Social Media and Dating Apps: A Different Ballgame

When we talk about pick up lines for girls in the context of Tinder or Hinge, the rules change slightly. On an app, you only have words and photos.

The biggest mistake guys make on apps is "Hey" or "How’s your week going?"

Boring.

If her profile says she likes traveling, don't ask "Where have you been?" Ask "What's the one place you went that actually lived up to the hype on Instagram?" It’s more specific. It requires a more thoughtful answer.

If she has a photo with a dog, don't just say "Cute dog." Say "I feel like that dog is the real brains of the operation here. What’s his name?"

Dealing With Rejection (Because It Happens)

You need to get comfortable with "No."

A lot of guys use canned lines as a shield. If the line fails, they can blame the line. If they fail, it hurts more.

But rejection is rarely about you. She might have a boyfriend. She might have just had a terrible day at work. She might just not be in the mood to talk.

The mark of a high-value man is how he handles a "no." If she’s not interested, say "No worries! Have a great night," and walk away. Don't linger. Don't try to "win" her over. Being a "gracious loser" actually makes you look incredibly confident. Sometimes, if a guy handles rejection well, the woman actually becomes more interested because he showed he’s not a threat and has high emotional intelligence.


Actionable Steps for Your Next Outing

Stop searching for the "magic" phrase. It doesn't exist. Instead, try this the next time you're out.

First, practice "micro-interactions." Talk to the barista. Talk to the guy in line behind you. Talk to the elderly woman at the park. Get used to starting conversations with everyone without the goal of dating. This kills the "approach anxiety" when you finally see someone you're actually attracted to.

Second, observe for three seconds before you move. Look for a detail. Is she wearing a band shirt? Is she wearing a vintage watch? Is she laughing at something on her phone? Use that as your "in."

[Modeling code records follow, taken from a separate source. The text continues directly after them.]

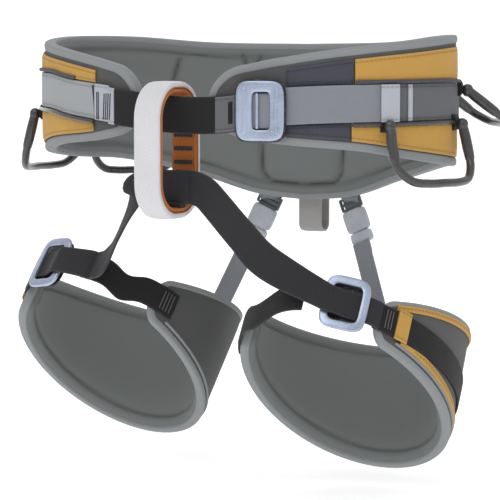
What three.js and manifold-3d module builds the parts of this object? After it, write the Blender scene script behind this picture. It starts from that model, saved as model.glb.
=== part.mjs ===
// A sit harness for climbing: padded waist belt, belay loop, two leg loops, buckles, gear loops and risers.
// Millimetres. +Z is up, the wearer faces -Y, +X is the side that carries the waist buckle.
// The origin is the centre of the waist opening at the level where the belt is measured.

import * as THREE from "three";
import { mergeVertices } from "three/addons/utils/BufferGeometryUtils.js";
import Module from "manifold-3d";

const wasm = await Module();
wasm.setup();

// ---------------------------------------------------------------- driving dimensions

const WAIST_HALF_WIDTH = 154; // centre to the outside of the padding, at the hips
const WAIST_HALF_DEPTH = 100; // the same, front and back
const PAD_THICKNESS = 9; // waist padding
const BACK_TOP = 52.5; // belt edges above and below the origin, at the spine
const BACK_BOTTOM = -59;
const HIP_TOP = 58; // belt edges over the hips
const HIP_BOTTOM = -26;
const NOSE_TOP = 38; // belt edges where the front tongues begin to narrow
const NOSE_BOTTOM = -5;
const RIGHT_TIP = 10; // angle of each tongue's tip from the front, degrees
const LEFT_TIP = 348;
const TIP_LENGTH = 8; // angle over which a tongue rounds off

const CLEARANCE = 0.35; // between pieces that are sewn or laid on each other
const SHELL = 1.4; // outer fabric
const FABRIC = 1.6; // sewn-on panels and the belt's band
const WEBBING_WIDTH = 25; // waist webbing
const WEBBING_THICKNESS = 2;
const RAIL = 3; // moulded rail and piping, square

const BELAY_X = -4; // the belay loop hangs a little to the left of the middle
const BELAY_WIDTH = 19;
const BELAY_DEPTH = 58; // outside, front to back
const BELAY_HEIGHT = 92; // outside
const BELAY_OUTER = 4.2; // white outer webbing
const BELAY_LINING = 3.4; // orange inner tape
const BELAY_ABOVE_WEBBING = 2; // play over the webbing's top edge

const LEG_HALF_WIDTH = 70; // leg loop, across the thigh
const LEG_HALF_DEPTH = 83; // leg loop, front to back
const LEG_PAD_HEIGHT = 93; // at the back of the thigh
const LEG_END_HEIGHT = 27; // at the two front ends
const LEG_PAD_THICKNESS = 8;
const LEG_PITCH = 36; // each loop's back hangs lower than its front
const LEG_INNER_END = 46; // pad ends, angle from the front, inner thigh first
const LEG_OUTER_END = 309;
const LEG_WEBBING = 20;
const LEG_STRAP_WIDTH = 23; // strap from the bridge to the leg buckle
const LEG_FACET = (LEG_OUTER_END - LEG_INNER_END) / 40;

const BUCKLE_WIDTH = 35; // waist buckle, along the belt
const BUCKLE_HEIGHT = 42;
const LEG_BUCKLE_WIDTH = 31;
const LEG_BUCKLE_HEIGHT = 40;
const PLATE = 2; // buckle base plates
const FRAME = 2.6; // buckle frames

const GEAR_TUBE = 2.9; // gear loop radius
const GEAR_AXIS = 10; // hinge line outside the padding
const HAUL_WIDTH = 19;
const HAUL_DEPTH = 15;
const HAUL_HEIGHT = 42;
const HAUL_WALL = 2;
const RISER_WIDTH = 15;
const RISER_THICKNESS = 1.8;
const CLIP_WIDTH = 19;
const CLIP_LENGTH = 17;
const CLIP_THICKNESS = 7;

const ANGLE_STEP = 4; // facets along the belt

// The two legs hang a little differently, as the harness is displayed: where each loop's centre lies and
// how it is turned, the height of its webbing's middle, and its buckle's angle from the front. riser is
// the belt angle that its riser hangs from, and foot the loop angle that the riser runs down to.
const LEGS = [
  {
    name: "left",
    side: -1,
    centre: [93, 5, -134],
    turn: { yaw: -2, roll: 5 },
    line: -22,
    buckle: -18,
    riser: 192.5,
    foot: 168,
  },
  {
    name: "right",
    side: 1,
    centre: [89, 1, -144],
    turn: { yaw: 7, roll: 10 },
    line: -29,
    buckle: -33,
    riser: 167.5,
    foot: 156,
  },
];

// Gear loops: belt angles of the two ends, height of the hinge line, drop and swing away from the hip.
const GEAR_LOOPS = [
  { name: "right_front_gear_loop", from: 59, to: 93, z: 0, drop: 39, out: 14 },
  { name: "right_rear_gear_loop", from: 101, to: 131, z: 23, drop: 39, out: 52 },
  { name: "left_front_gear_loop", from: 252, to: 288, z: 4, drop: 41, out: 14 },
  { name: "left_rear_gear_loop", from: 220, to: 248, z: -4, drop: 38, out: 12 },
];

// ---------------------------------------------------------------- materials

const finish = (color, roughness, metalness = 0) => ({ color, roughness, metalness });
const FINISHES = {
  lining: finish(0x5c5f5d, 0.95),
  shell: finish(0x8c8f93, 0.9),
  binding: finish(0x9a9da1, 0.8),
  gold: finish(0xd39a48, 0.75),
  slate: finish(0x5f5f6c, 0.8),
  band: finish(0x74767e, 0.8),
  tab: finish(0xc8cbd4, 0.75),
  black: finish(0x252527, 0.85),
  strap: finish(0x333337, 0.85),
  white: finish(0xe0e0e6, 0.8),
  orange: finish(0xc8682d, 0.75),
  grey: finish(0x8f939b, 0.8),
  haul: finish(0xb4b2ae, 0.8),
  plastic: finish(0x3c3a3e, 0.35),
  clip: finish(0xa0a4ac, 0.45),
  glide: finish(0x555c5f, 0.5),
  alloy: finish(0xb2bed6, 0.35, 0.7),
  dark_alloy: finish(0x2a2d33, 0.5, 0.5),
};

const harness = new THREE.Group();
harness.name = "climbing_harness";

function add(name, geometry, slot, parent = harness) {
  const mesh = new THREE.Mesh(geometry, new THREE.MeshStandardMaterial(FINISHES[slot]));
  mesh.name = name;
  parent.add(mesh);
  return mesh;
}

// ---------------------------------------------------------------- geometry helpers

const radians = THREE.MathUtils.degToRad;
const lerp = THREE.MathUtils.lerp;
const vector = (x, y, z) => new THREE.Vector3(x, y, z);

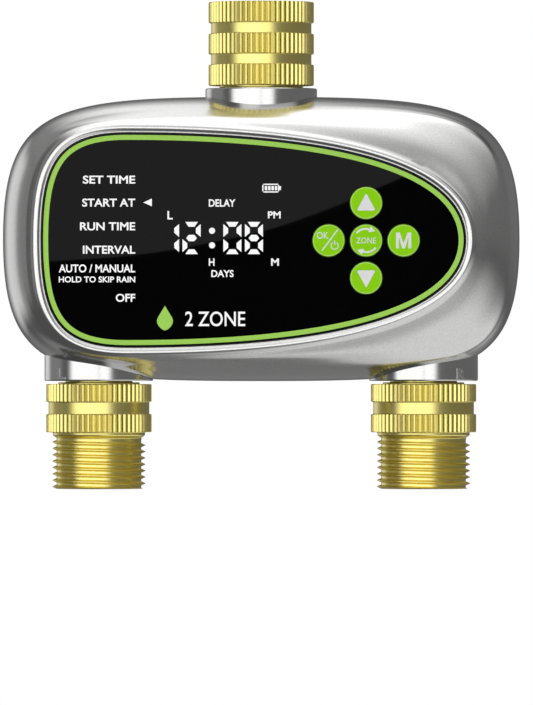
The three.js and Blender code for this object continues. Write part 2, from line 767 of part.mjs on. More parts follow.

Third, keep it brief. Your goal isn't to get a marriage proposal in the first thirty seconds. It’s just to see if there’s a "vibe." If the energy is there, keep going. If it feels like pulling teeth, move on.

The best pick up lines for girls aren't lines at all. They are the first words of a genuine conversation. They are honest, they are contextual, and they are delivered by someone who is comfortable in their own skin.

Practical Checklist for Tonight:

  • Check your posture. Shoulders back, but relaxed.
  • Find one specific thing about someone that isn't their physical appearance.
  • Introduce yourself by name within the first 60 seconds.
  • If the conversation dies, let it die.
  • Focus on having fun yourself, rather than trying to "get" something from someone else.

Real confidence doesn't come from a script you found on a blog. It comes from knowing that regardless of how she responds, you're going to be fine. That lack of "neediness" is more attractive than any pun about Tennessee or parking tickets could ever be.